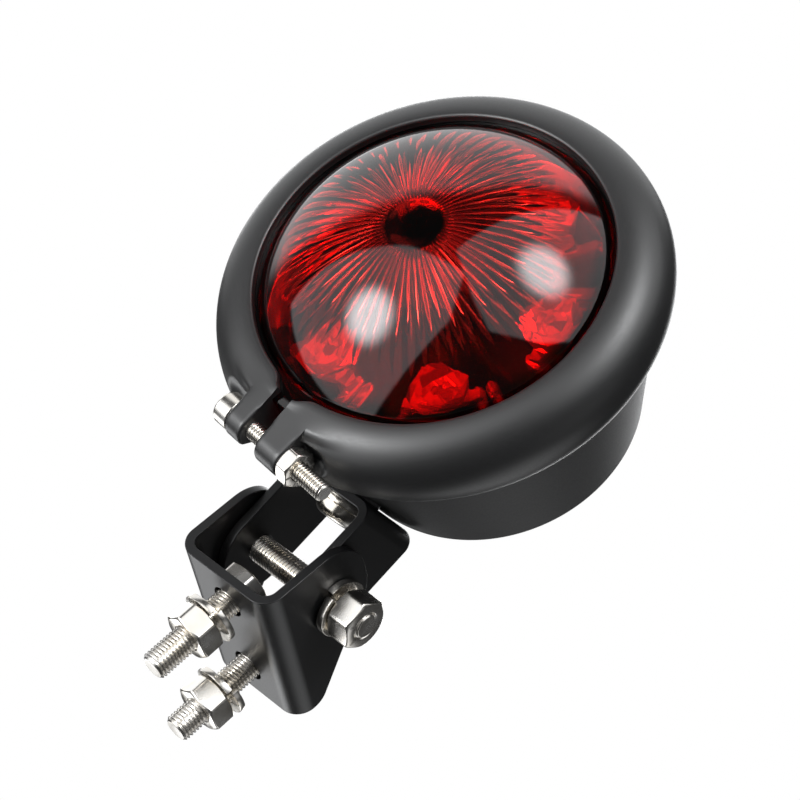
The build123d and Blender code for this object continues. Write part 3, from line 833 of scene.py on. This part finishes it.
def ring_stations(side):
    """(x, ear share) from the split outward on one side; side is the ear's outer face."""
    split = RING_GAP / 2
    stations = [(split, 0.90), (split + 0.1, 0.95), (split + 0.3, 0.985), (split + 0.6, 1.0)]
    stations += [(x, 1.0) for x in np.linspace(split + 1.1, side - 0.7, 8)]
    stations += [(side - 0.4, 0.985), (side - 0.15, 0.955), (side - 0.02, 0.90)]
    stations += [(side, share) for share in (0.8, 0.6, 0.45, 0.33)]
    fading = ((0.05, 0.2), (0.2, 0.12), (0.45, 0.06), (0.8, 0.02), (1.3, 0.0))
    stations += [(side + d, share) for d, share in fading]
    stations += [(x, 0.0) for x in np.linspace(side + 1.9, 20.0, 24)]
    return stations


def ring_section(x, share, side):
    """Outline of the bead at x: tube, less the relief, plus the ear; the lip opens out at the split."""
    angles = np.linspace(math.atan2(-6.9, -3.3), math.atan2(9.3, 2.85), 84)
    tube = ray_reach(tube_outline(), angles)
    cut = smooth_least(tube, np.maximum(relief_reach(x, angles), 0.6), 1.6)
    ear = np.maximum(ray_reach(ear_outline(x), angles), cut)
    front = 1 - smooth_step(angles, math.radians(-78), math.radians(-56))
    wide = 1 - smooth_step(x, side - 2.0, side + 9.0)
    reach = cut + (ear - cut) * (share * (1 - front) + wide * front)
    from_r, from_y = RAY_CENTRE
    outside = [(from_r + r * math.cos(a), from_y + r * math.sin(a)) for r, a in zip(reach, angles)]
    rear = [(42.75, 16.45), (41.9, 16.45), (41.7, 16.25)]
    section = [(36.35, 0.12), *outside, *rear, *RING_CHANNEL, (36.18, 0.3)]
    flare = LIP_FLARE * (1 - smooth_step(x, RING_GAP / 2, RING_GAP / 2 + 5.0)) ** 2
    narrow = (LIP_ROOT - OPENING_RADIUS - flare) / (LIP_ROOT - OPENING_RADIUS)
    return [(LIP_ROOT - (LIP_ROOT - r) * narrow if r < LIP_ROOT else r, y) for r, y in section]


def clamp_ring_mesh():
    rings = []
    for x, share in reversed(ring_stations(EAR_HEAD_X)):
        section = ring_section(x, share, EAR_HEAD_X)
        rings.append([(-x, y, -math.sqrt(r * r - x * x)) for r, y in section])
    rings.reverse()
    right = []
    for x, share in ring_stations(EAR_NUT_X):
        section = ring_section(x, share, EAR_NUT_X)
        right.append([(x, y, -math.sqrt(r * r - x * x)) for r, y in section])
    around = []
    for t in np.linspace(0, 1, 221)[1:-1]:
        row = []
        for r, y in section:
            first = math.asin(20.0 / r)
            angle = first + (2 * math.pi - 2 * first) * t
            row.append((r * math.sin(angle), y, -r * math.cos(angle)))
        around.append(row)
    return surface_of_rings([*right, *around, *reversed(rings)], True)


# ---- housing, gasket, grommet -----------------------------------------------------------------
FACING_REAR = spin("X", -90)


def make_housing(coat, rubber):
    wall, back, recess, bore = 2.2, 52.0, 2.0, 4.5
    outline = [
        (37.8, 12.0),
        (42.6, 12.0),
        (42.6, 14.4),
        (41.4, 14.4),
        HOUSING_FRONT,
        HOUSING_BACK,
        (HOUSING_BACK[0] - wall, back),
        (HOUSING_BACK[0] - wall, back - recess),
        (bore, back - recess),
        (bore, back - recess - wall),
        (31.2, back - recess - wall),
        (39.2, 16.6),
        (37.8, 14.4),
    ]
    shell = moved(turned(rounded(outline, 1.1, 5), 256), FACING_REAR)
    pad = turned(rounded([(3.1, 0), (6.5, 0), (6.5, 5.5), (3.1, 5.5)], 0.25, 2), 96)
    pad = moved(pad, LAMP.inverted() @ WEB_PLACE)
    finish_piece("housing_shell", joined([shell, pad]), LAMP, "lamp", "housing", coat)

    inside = back - recess - wall
    bush = [(2.6, inside - 1.6), (6.1, inside - 1.6), (6.1, inside), (4.5, inside), (4.5, back - recess)]
    bush += [(6.1, back - recess), (5.5, back - recess + 1.6), (2.6, back - recess + 1.6)]
    grommet = moved(turned(rounded(bush, 0.5, 4), 96), FACING_REAR)
    finish_piece("cable_grommet_rubber", grommet, LAMP, "lamp", "cable_grommet", rubber)
    seal = rounded([(37.8, 10.4), (40.1, 10.4), (40.1, 12.0), (37.8, 12.0)], 0.4, 3)
    gasket = moved(turned(seal), FACING_REAR)
    finish_piece("lens_gasket_rubber", gasket, LAMP, "lamp", "lens_gasket", rubber)


# ---- lens -----------------------------------------------------------------------------------------
LENS_EDGE = (35.3, 1.6)
LENS_APEX_Y = -15.0
LENS_WALL = 2.2
FLUTES = 60
FLUTE_DEPTH = 0.65
FLUTE_START = 5.6
FLUTE_STOP = 29.5
FLUTE_FULL = 18.5
LENS_SEGMENTS = 600


def dome_radius():
    height = LENS_EDGE[1] - LENS_APEX_Y
    return (LENS_EDGE[0] ** 2 + height**2) / (2 * height)


def lens_mesh():
    """Smooth outside; inside ribbed by radial flutes that run out from a low rise round the hub."""
    radius = dome_radius()
    centre = LENS_APEX_Y + radius
    inner = radius - LENS_WALL
    inner_edge = LENS_EDGE[0] - LENS_WALL
    angles = [2 * math.pi * k / LENS_SEGMENTS for k in range(LENS_SEGMENTS)]

    def flat(r, y):
        return [(r * math.cos(a), y, r * math.sin(a)) for a in angles]

    rings = []
    for share in np.linspace(0.004, 1, 46):
        r = LENS_EDGE[0] * share
        rings.append(flat(r, centre - math.sqrt(radius**2 - r * r)))
    rings += [flat(35.32, 1.72), flat(35.45, 1.9), flat(35.7, 1.9)]
    rings += [flat(39.8, 1.9), flat(40.02, 1.98), flat(40.1, 2.2), flat(40.1, 10.2), flat(39.9, 10.4)]
    rings += [flat(38.1, 10.4), flat(37.9, 10.2), flat(37.9, 4.2), flat(37.7, 4.0)]
    rings += [flat(33.4, 4.0), flat(33.15, 3.9)]
    for share in np.linspace(1, 0.004, 80):
        r = inner_edge * share
        base = centre - math.sqrt(inner**2 - r * r)
        rise = min(1.0, max(0.0, (r - FLUTE_START) / 2.4)) * min(1.0, 0.35 + r / 24)
        fall = min(1.0, max(0.0, (FLUTE_STOP - r) / (FLUTE_STOP - FLUTE_FULL))) ** 1.6
        deep = FLUTE_DEPTH * rise * fall
        hub = 0.16 * math.exp(-(((r - FLUTE_START) / 1.3) ** 2))
        row = []
        for a in angles:
            drift = 1 + 0.35 * math.sin(7 * a + 1.1) * math.sin(16 * a) + 0.22 * math.sin(23 * a + 0.35 * r)
            wave = abs(math.sin(a * FLUTES / 2)) ** 0.8
            row.append((r * math.cos(a), base + hub - deep * drift * (wave - 0.25), r * math.sin(a)))
        rings.append(row)
    return surface_of_rings(rings, True)


# ---- light unit behind the lens -------------------------------------------------------------------
OPTIC_COUNT = 6
OPTIC_CIRCLE = 25.0
OPTIC_PHASE = 12.0


def around(count, circle, phase, y):
    for k in range(count):
        a = math.radians(phase + 360 / count * k)
        spot = place(circle * math.cos(a), y, circle * math.sin(a))
        yield spot @ spin("Y", -math.degrees(a)) @ spin("X", 90)


def faceted_block(foot, face, length, sides=8):
    """Cut block along +Z: a waist, a stepped neck and a dished face, as moulded collimators have."""
    profile = [(foot, 0), (foot * 1.12, 0.25 * length), (foot * 1.12, 0.3 * length)]
    profile += [(face * 0.86, 0.62 * length)]
    profile += [(face * 0.93, 0.88 * length), (face * 0.93, 0.94 * length), (face * 0.72, length)]
    profile += [(face * 0.5, length - 1.1), (face * 0.2, length - 0.4)]
    rings = []
    for k, (r, z) in enumerate(profile):
        turn = math.pi / sides * (k % 2)
        row = []
        for j in range(sides):
            a = turn + 2 * math.pi * j / sides
            reach = r * (1 + 0.08 * math.sin(3.7 * j + 1.3 * k))
            level = z + 0.4 * math.sin(2.3 * j + k) * (0.0 < z)
            row.append((reach * math.cos(a), reach * math.sin(a), level))
        rings.append(row)
    core = surface_of_rings(rings, True)
    feet = []
    for way in (-1, 1):
        low = [(-2.2, 3.6), (1.6, 3.6), (2.4, 5.4), (1.2, 7.9), (-1.8, 7.6)]
        ring = [(x, way * y, 1.0) for x, y in low]
        top = [(x * 0.8, way * (y * 0.86 + 0.8), 5.6 + 0.3 * x) for x, y in low]
        feet.append(surface_of_rings([ring, top], True))
    return joined([core, *feet])


def light_guide(length, radius, height):
    """Round-ended bar along X standing on Z, its top falling towards the outer end."""
    outline = []
    for centre, start in ((length / 2 - radius, -90), (radius - length / 2, 90)):
        for a in np.radians(np.linspace(start, start + 180, 9)):
            outline.append((centre + radius * math.cos(a), radius * math.sin(a)))
    rings = []
    for share, level in ((1.0, 0.0), (1.0, height - 0.8), (0.85, height - 0.3), (0.5, height)):
        rings.append([(x * (0.9 + 0.1 * share), y * share, level - 0.06 * x) for x, y in outline])
    return surface_of_rings(rings, True)


def make_light_unit(silver, clear):
    dish = [(32.5, 14.0), (35.8, 9.8), (37.2, 9.8), (37.2, 11.2), (33.9, 15.4), (0, 15.4), (0, 14.0)]
    flared = moved(turned(rounded(dish, 0.3, 2), 240), FACING_REAR)
    ribs = []
    for spot in around(OPTIC_COUNT, 20.0, OPTIC_PHASE + 30, 14.2):
        foot = [(-11, -0.9, 0), (11.5, -0.9, 0), (11.5, 0.9, 0), (-11, 0.9, 0)]
        top = [(-10.6, -0.55, 5.2), (11.0, -0.55, 5.2), (11.0, 0.55, 5.2), (-10.6, 0.55, 5.2)]
        ribs.append(moved(surface_of_rings([foot, top], True), spot))
    guides = []
    for offset in (-16.0, 16.0, 22.5):
        for spot in around(OPTIC_COUNT, 27.6, OPTIC_PHASE + offset, 14.2):
            guides.append(moved(light_guide(9.0, 1.3, 3.2), spot))
    flared = joined([flared, *ribs])
    finish_piece("reflector_dish", flared, LAMP, "lamp", "reflector", silver)
    spots = around(OPTIC_COUNT, OPTIC_CIRCLE, OPTIC_PHASE, 15.0)
    blocks = joined([moved(faceted_block(3.2, 6.4, 9.0), spot) for spot in spots] + guides)
    name = "optic_blocks_clear"
    finish_piece(name, blocks, LAMP, "lamp", "optic_blocks", clear, sharp=8, weighted=False)


def make_all():
    make_camera()
    make_world()
    make_floor()
    steel = plated_steel("bright_nickel")
    bracket_coat = paint("bracket_coat", (0.009, 0.009, 0.0095), 0.34)
    # Painted light: the housing's black coat is a lighter copy of the ring's, standing for the light falling
    # on its lower side.
    housing_coat_painted_light = paint("housing_coat_painted_light", (0.016, 0.016, 0.0165), 0.50)
    ring_coat = paint("ring_coat", (0.009, 0.009, 0.0094), 0.40, specular=0.8)
    rubber = moulded("rubber", (0.018, 0.018, 0.018), 0.75)
    # The second colour is the deep red of the painted shadows on the lens hub and flange.
    red = lens_red_with_painted_shadows("red_plastic", (0.88, 0.032, 0.021), (0.05, 0.0015, 0.002))
    # The dark second colour is the painted shade on the reflector's floor.
    silver = reflector_with_painted_shade("metallised", (0.80, 0.80, 0.82), (0.06, 0.06, 0.065))
    clear = cut_acrylic("cut_acrylic", (0.93, 0.92, 0.90))
    chip = moulded("led_resin", (0.9, 0.86, 0.62), 0.35)
    dark = moulded("dark_moulding", (0.015, 0.012, 0.012), 0.4)
    board = moulded("white_mask", (0.76, 0.77, 0.74), 0.5)
    brass = moulded("brass", (0.72, 0.56, 0.26), 0.28, metallic=1.0)

    make_mounting_hardware(steel)
    make_pivot_hardware(steel)
    make_bracket_screw(steel)
    make_clamp_hardware(steel)
    eased_copy("base_bracket", "base_bracket_painted", "base", bracket_coat)
    eased_copy("arm_bracket", "arm_bracket_painted", "lamp", bracket_coat)
    ring = clamp_ring_mesh()
    finish_piece("clamp_ring_painted", ring, RING, "lamp", "clamp_ring", ring_coat, sharp=38)
    make_housing(housing_coat_painted_light, rubber)
    lens = lens_mesh()
    finish_piece("lens_fluted", lens, LAMP, "lamp", "lens", red, sharp=40, weighted=False)
    make_light_unit(silver, clear)

    kept = {
        "leds": chip,
        "centre_post": dark,
        "led_board": board,
        "board_standoffs": brass,
        "board_screws": steel,
        "wire_connector": moulded("connector_moulding", (0.82, 0.80, 0.72), 0.45),
        "drive_resistors": moulded("resistor_body", (0.03, 0.03, 0.03), 0.5),
        "drive_capacitor": moulded("capacitor_can", (0.72, 0.73, 0.75), 0.3, metallic=1.0),
    }
    for node, material in kept.items():
        mesh = frame["nodes"][node].data
        for index in range(max(1, len(mesh.materials))):
            if mesh.materials:
                mesh.materials[index] = material
            else:
                mesh.materials.append(material)


make_all()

*Given task:* Repeat, word for word, the lines from the opening of the material through the line containing "return stations".

*Answer below:*
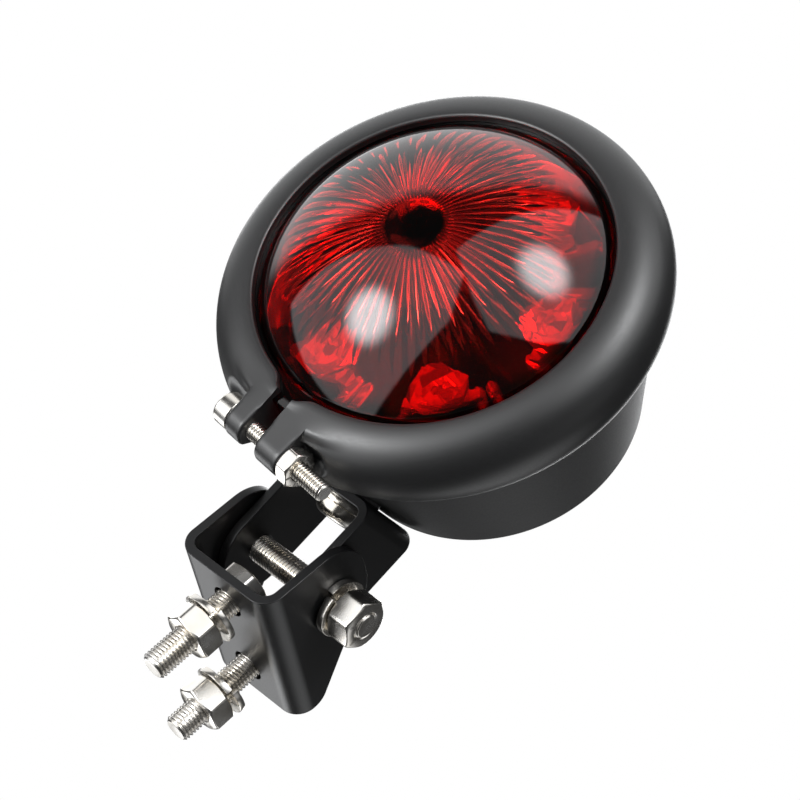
The build123d and Blender code for this object continues. Write part 3, from line 833 of scene.py on. This part finishes it.
def ring_stations(side):
    """(x, ear share) from the split outward on one side; side is the ear's outer face."""
    split = RING_GAP / 2
    stations = [(split, 0.90), (split + 0.1, 0.95), (split + 0.3, 0.985), (split + 0.6, 1.0)]
    stations += [(x, 1.0) for x in np.linspace(split + 1.1, side - 0.7, 8)]
    stations += [(side - 0.4, 0.985), (side - 0.15, 0.955), (side - 0.02, 0.90)]
    stations += [(side, share) for share in (0.8, 0.6, 0.45, 0.33)]
    fading = ((0.05, 0.2), (0.2, 0.12), (0.45, 0.06), (0.8, 0.02), (1.3, 0.0))
    stations += [(side + d, share) for d, share in fading]
    stations += [(x, 0.0) for x in np.linspace(side + 1.9, 20.0, 24)]
    return stations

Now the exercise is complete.